=== SHORT TASK ===
Quote the records below word for word, please, from the very first line through the one that contains "# gives each slot of the record its finish.", and nothing beyond it.
* START DATA TO USE *
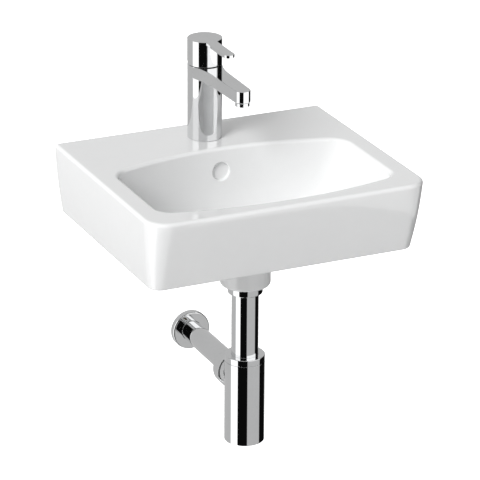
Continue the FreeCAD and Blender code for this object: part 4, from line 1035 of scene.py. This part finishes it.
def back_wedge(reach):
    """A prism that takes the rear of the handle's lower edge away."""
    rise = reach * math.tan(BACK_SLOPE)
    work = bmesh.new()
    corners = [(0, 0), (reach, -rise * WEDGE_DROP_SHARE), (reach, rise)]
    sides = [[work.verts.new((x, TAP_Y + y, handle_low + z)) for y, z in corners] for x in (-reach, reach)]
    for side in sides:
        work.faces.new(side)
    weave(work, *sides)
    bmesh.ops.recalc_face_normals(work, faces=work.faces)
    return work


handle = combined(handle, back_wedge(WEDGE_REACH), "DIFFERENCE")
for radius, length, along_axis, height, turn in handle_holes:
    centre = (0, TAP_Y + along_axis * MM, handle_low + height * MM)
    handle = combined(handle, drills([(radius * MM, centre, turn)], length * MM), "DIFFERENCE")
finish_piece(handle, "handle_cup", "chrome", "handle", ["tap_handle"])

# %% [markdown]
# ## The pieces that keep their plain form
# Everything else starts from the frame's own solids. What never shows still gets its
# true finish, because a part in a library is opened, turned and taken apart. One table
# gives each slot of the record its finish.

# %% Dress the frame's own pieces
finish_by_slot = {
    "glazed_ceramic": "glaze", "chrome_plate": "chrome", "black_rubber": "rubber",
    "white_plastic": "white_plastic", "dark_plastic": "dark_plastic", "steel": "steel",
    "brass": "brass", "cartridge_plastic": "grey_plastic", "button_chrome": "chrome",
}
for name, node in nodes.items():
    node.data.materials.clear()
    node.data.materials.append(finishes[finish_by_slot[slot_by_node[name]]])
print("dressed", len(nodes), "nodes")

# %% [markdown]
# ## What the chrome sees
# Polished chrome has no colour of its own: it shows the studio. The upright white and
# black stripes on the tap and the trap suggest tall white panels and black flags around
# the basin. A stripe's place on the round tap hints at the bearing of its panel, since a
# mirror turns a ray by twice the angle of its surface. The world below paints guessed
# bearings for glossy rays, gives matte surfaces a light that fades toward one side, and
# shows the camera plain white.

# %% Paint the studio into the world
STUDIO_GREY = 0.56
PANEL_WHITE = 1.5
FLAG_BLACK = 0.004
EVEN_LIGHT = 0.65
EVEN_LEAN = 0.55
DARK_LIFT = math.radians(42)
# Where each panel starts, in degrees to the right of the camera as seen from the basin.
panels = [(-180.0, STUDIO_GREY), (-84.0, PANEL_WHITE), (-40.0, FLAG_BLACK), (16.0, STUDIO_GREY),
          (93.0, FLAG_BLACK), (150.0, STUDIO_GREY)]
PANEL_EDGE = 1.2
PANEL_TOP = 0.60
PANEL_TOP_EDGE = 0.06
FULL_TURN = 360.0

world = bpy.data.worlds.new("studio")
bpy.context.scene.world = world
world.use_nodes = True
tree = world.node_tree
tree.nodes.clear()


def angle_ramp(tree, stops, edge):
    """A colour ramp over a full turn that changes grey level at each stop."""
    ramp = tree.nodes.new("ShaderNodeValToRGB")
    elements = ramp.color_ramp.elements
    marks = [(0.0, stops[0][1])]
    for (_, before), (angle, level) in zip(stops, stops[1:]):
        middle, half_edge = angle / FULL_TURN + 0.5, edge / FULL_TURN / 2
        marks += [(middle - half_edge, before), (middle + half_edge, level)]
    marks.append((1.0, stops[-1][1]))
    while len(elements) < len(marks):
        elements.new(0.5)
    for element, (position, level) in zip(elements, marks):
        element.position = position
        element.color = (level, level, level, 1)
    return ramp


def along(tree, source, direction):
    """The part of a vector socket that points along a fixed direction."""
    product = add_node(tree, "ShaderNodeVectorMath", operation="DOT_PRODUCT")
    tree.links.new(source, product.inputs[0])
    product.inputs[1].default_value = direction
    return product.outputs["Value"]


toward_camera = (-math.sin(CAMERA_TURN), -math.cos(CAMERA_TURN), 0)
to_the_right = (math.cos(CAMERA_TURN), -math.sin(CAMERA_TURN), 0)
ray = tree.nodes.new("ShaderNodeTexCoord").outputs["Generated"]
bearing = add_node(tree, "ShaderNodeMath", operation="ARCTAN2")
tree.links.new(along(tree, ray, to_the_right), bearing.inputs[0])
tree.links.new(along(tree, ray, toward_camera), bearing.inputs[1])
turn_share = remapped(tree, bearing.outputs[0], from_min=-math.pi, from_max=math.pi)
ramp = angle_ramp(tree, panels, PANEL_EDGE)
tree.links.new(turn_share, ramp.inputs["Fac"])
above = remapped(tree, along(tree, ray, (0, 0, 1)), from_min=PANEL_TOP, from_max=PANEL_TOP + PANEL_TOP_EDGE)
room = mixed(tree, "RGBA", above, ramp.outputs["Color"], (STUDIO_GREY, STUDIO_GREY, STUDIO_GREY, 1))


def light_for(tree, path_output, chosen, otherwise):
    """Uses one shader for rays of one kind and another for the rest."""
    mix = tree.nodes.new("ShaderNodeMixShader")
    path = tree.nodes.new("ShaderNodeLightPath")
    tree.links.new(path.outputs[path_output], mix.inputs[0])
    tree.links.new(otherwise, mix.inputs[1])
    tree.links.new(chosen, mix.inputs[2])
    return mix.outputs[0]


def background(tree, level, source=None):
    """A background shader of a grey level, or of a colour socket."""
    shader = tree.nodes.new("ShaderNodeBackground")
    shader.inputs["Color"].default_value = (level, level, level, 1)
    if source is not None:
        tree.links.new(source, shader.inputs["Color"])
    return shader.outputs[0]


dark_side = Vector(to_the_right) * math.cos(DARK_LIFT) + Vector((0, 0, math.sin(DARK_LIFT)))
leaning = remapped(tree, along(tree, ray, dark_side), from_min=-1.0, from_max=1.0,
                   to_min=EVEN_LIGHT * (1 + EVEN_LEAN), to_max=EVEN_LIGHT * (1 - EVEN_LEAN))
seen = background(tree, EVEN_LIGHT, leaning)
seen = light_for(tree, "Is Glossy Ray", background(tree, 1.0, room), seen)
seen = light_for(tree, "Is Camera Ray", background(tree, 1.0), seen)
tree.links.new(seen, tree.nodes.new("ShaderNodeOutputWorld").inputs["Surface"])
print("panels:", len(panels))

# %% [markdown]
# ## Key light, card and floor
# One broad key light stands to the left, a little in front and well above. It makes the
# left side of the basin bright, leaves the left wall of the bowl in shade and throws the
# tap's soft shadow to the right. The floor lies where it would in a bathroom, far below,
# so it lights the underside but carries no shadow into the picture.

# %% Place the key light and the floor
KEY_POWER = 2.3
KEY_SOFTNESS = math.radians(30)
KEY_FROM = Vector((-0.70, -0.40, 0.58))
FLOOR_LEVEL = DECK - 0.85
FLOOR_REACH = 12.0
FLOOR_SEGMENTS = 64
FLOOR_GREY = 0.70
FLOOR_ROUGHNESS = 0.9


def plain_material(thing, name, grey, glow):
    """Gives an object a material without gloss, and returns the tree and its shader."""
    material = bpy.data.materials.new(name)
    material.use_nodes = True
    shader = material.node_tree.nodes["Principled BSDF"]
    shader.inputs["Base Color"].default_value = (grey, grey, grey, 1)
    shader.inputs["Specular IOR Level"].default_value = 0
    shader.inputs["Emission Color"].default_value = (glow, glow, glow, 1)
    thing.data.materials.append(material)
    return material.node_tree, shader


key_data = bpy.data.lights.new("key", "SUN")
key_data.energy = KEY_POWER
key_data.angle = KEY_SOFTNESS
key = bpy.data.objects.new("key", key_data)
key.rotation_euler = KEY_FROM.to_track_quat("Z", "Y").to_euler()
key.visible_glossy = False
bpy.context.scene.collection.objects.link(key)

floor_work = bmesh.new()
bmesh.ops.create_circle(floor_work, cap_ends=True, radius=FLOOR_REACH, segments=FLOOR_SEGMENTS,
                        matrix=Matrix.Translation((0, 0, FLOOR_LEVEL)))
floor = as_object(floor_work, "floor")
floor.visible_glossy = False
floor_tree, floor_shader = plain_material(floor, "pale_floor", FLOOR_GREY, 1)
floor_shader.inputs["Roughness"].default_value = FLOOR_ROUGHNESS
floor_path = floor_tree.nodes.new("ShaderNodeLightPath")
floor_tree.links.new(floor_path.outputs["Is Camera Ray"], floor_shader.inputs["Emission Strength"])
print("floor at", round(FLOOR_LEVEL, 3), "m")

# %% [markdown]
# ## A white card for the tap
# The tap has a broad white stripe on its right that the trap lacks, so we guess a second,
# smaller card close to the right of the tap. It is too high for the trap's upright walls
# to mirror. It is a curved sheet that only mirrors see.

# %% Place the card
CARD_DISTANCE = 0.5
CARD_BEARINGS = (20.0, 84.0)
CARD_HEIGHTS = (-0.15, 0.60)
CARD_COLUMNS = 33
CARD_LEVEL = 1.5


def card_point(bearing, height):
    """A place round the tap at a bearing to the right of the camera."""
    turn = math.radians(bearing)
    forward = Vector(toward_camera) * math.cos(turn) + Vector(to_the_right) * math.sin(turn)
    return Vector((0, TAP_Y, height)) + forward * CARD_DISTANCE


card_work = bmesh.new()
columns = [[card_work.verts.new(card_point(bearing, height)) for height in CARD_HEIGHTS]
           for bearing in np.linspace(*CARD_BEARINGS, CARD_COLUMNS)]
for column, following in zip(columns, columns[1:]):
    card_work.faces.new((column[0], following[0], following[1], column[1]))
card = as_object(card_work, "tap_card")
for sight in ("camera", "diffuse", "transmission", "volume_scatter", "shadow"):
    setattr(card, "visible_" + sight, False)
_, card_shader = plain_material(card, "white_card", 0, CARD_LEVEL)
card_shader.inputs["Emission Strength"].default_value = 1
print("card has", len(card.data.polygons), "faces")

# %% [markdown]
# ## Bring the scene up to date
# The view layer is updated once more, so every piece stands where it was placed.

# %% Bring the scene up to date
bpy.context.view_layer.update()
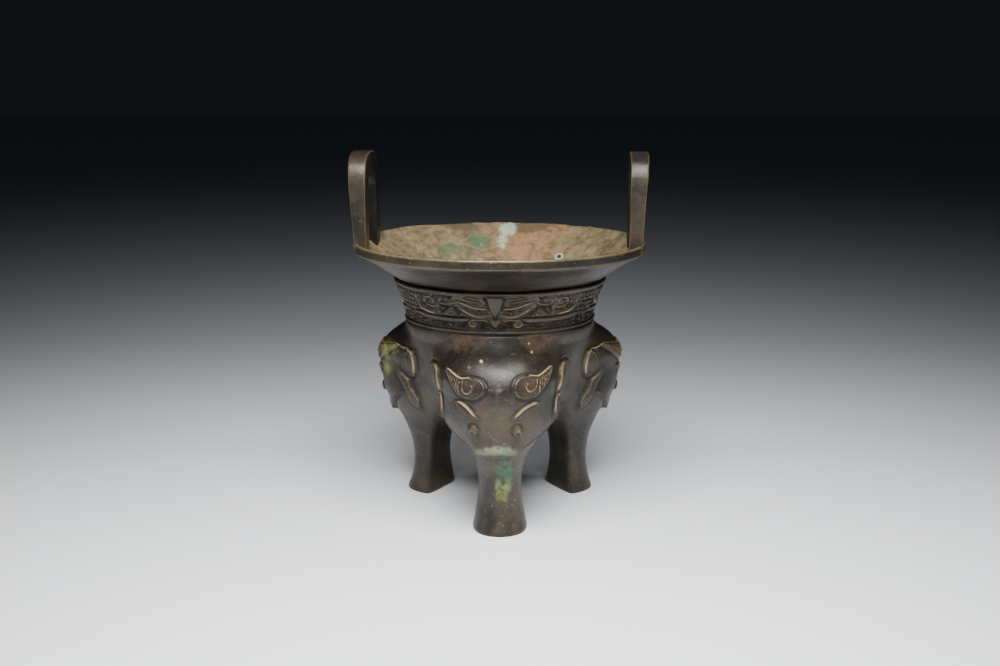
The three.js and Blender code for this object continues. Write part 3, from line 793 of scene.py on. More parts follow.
* END DATA TO USE *
=== TASK OUTPUT ===
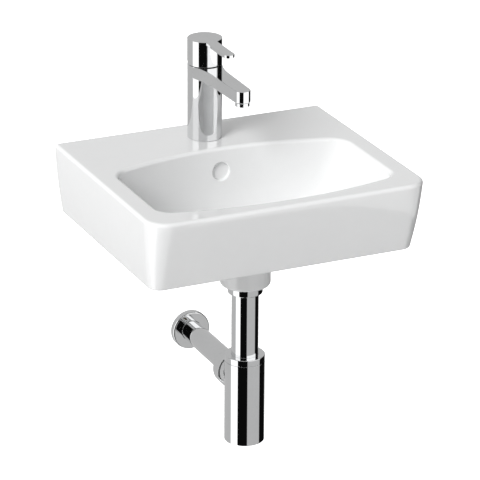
Continue the FreeCAD and Blender code for this object: part 4, from line 1035 of scene.py. This part finishes it.
def back_wedge(reach):
    """A prism that takes the rear of the handle's lower edge away."""
    rise = reach * math.tan(BACK_SLOPE)
    work = bmesh.new()
    corners = [(0, 0), (reach, -rise * WEDGE_DROP_SHARE), (reach, rise)]
    sides = [[work.verts.new((x, TAP_Y + y, handle_low + z)) for y, z in corners] for x in (-reach, reach)]
    for side in sides:
        work.faces.new(side)
    weave(work, *sides)
    bmesh.ops.recalc_face_normals(work, faces=work.faces)
    return work


handle = combined(handle, back_wedge(WEDGE_REACH), "DIFFERENCE")
for radius, length, along_axis, height, turn in handle_holes:
    centre = (0, TAP_Y + along_axis * MM, handle_low + height * MM)
    handle = combined(handle, drills([(radius * MM, centre, turn)], length * MM), "DIFFERENCE")
finish_piece(handle, "handle_cup", "chrome", "handle", ["tap_handle"])

# %% [markdown]
# ## The pieces that keep their plain form
# Everything else starts from the frame's own solids. What never shows still gets its
# true finish, because a part in a library is opened, turned and taken apart. One table
# gives each slot of the record its finish.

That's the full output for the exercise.